Не пропадет ваш скорбный труд

И дум высокое стремленье.

Революционный порыв «привести в боренье права народа и права самодержавия и ежели не иметь успеха, то, по крайней мере, оставить историческое воспоминание» (из показаний на следствии декабриста Г. С. Батенькова) требовал горячих, искренних переживаний.
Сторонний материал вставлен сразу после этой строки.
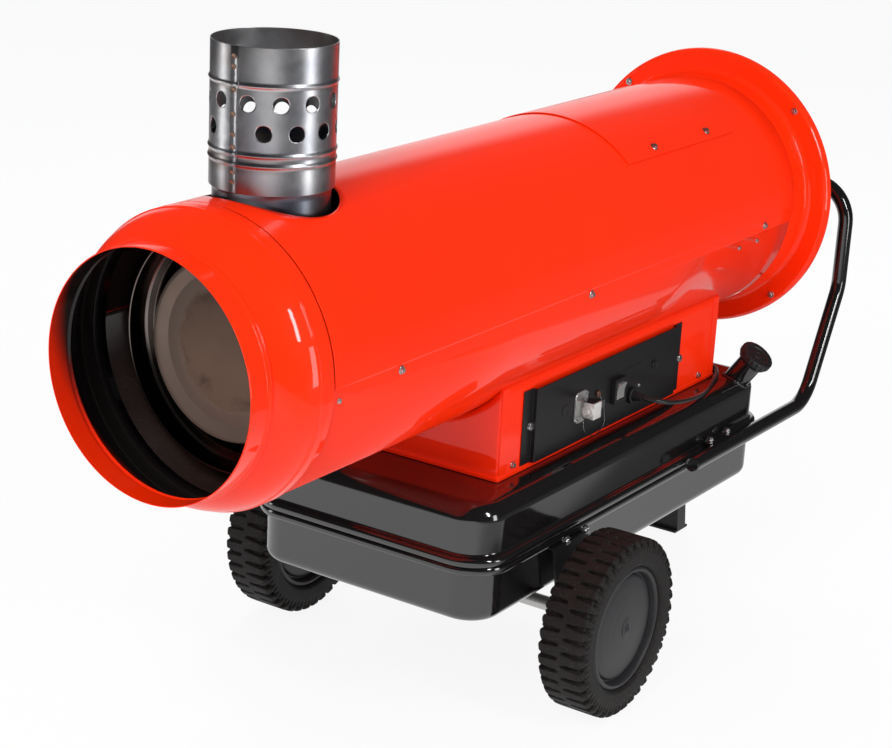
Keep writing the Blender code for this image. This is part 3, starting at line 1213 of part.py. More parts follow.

«Я страшусь общего порока сентиментальности», — писал а письме от 23 декабря 1823 года Одоевский. Он отрекался этим от чувствительности по мелочам, от сентиментального умиления идиллическими картинами природы и дружбы, от всего неглубокого и показного. Одоевский это резко подчеркивал: «Я не Стерновой секты... я говорю, что чувствую». Русские романтики 20-х годов не были едины — это были два противостоящих друг другу лагеря. Для одних романтическое мировоззрение выражалось в бесплотных мечтаниях о «тайном, незнакомом, незримом, таинственном», как иронически перечислял Одоевский в письме к брату от 27 мая 1828 года. Другой, активный и насыщенный гражданским содержанием романтизм вел к восторженной жажде «благородного поприща».

Одоевский формулировал не только свое собственное жизненное credo, когда еще совсем юным писал: «Ничто более не возмущает меня, как холодность, особенно в молодом человеке» (из письма к В. Ф. Одоевскому от 24 августа 1821). К 15 октября того же года относится его чрезвычайно характерное письмо: «Может быть, — писал он брату, — прочел ты до конца последний мой вздор и, может быть, подумал, что я не в полном уме; все зависит от минуты, когда ты распечатывал письмо: стоило только быть хладнокровным, чтобы почесть меня сумасшедшим. Итак, едва ли уже не сбираешься ты описать в элегии несчастие молодого человека, который, по крайней мере, чем-нибудь похож на Торквато. Называй меня полоумным, сумасшедшим: я не буду оправдываться; не буду отдавать тебе отчета ни в чувствованиях, ни в мыслях, ибо только хладнокровный человек может следовать за связью мыслей своих. Я упустил из рук нить Ариадны и бродил в лабиринте: это худо, весьма худо, признаюсь в том откровенно, но ум может ли быть в вечном согласии с сердцем?» Далее следует четверостишие, посвященное той же мысли. Вспомним слова Чацкого: «Ум с сердцем не в ладу». Александр Одоевский был одним из тех, о ком говорил Грибоедов устами Чацкого:

Теперь пускай из нас один,

Из молодых людей, найдется — враг исканий,

Не требуя ни мест, ни повышенья в чин,

В науки он вперит ум, алчущий познаний;

Или в душе его сам бог возбудит жар

К искусствам творческим, высоким и прекрасным, —

Они тотчас: разбой! пожар!

И прослывет у них мечтателем! опасным!!

Зимой 1824— 1825 годов Одоевский был принят в Тайное общество.

2

Облик Александра Одоевского был искажен дореволюционным литературоведением. О понимании им декабризма как якобы «противозаконного насилия» писал монархический историк А. И. Сиротинин. Некоторые литературоведы (Н. А. Котляревский, Ю. И. Айхенвальд и другие), признавая верность поэта гуманным убеждениям, изображали, однако, эти убеждения крайне расплывчато, лишали их какого-либо конкретного содержания. Более того, иногда Одоевский изображался верившим в торжество правды лишь в потустороннем мире и считавшим день 14 декабря преступным. П. Н. Сакулин писал о «случайном декабристе». Даже впоследствии, в советский период, когда были опубликованы новые, ранее неизвестные стихи Одоевского, П. Н. Сакулин продолжал характеризовать его как человека и поэта, чуждого революционному пафосу.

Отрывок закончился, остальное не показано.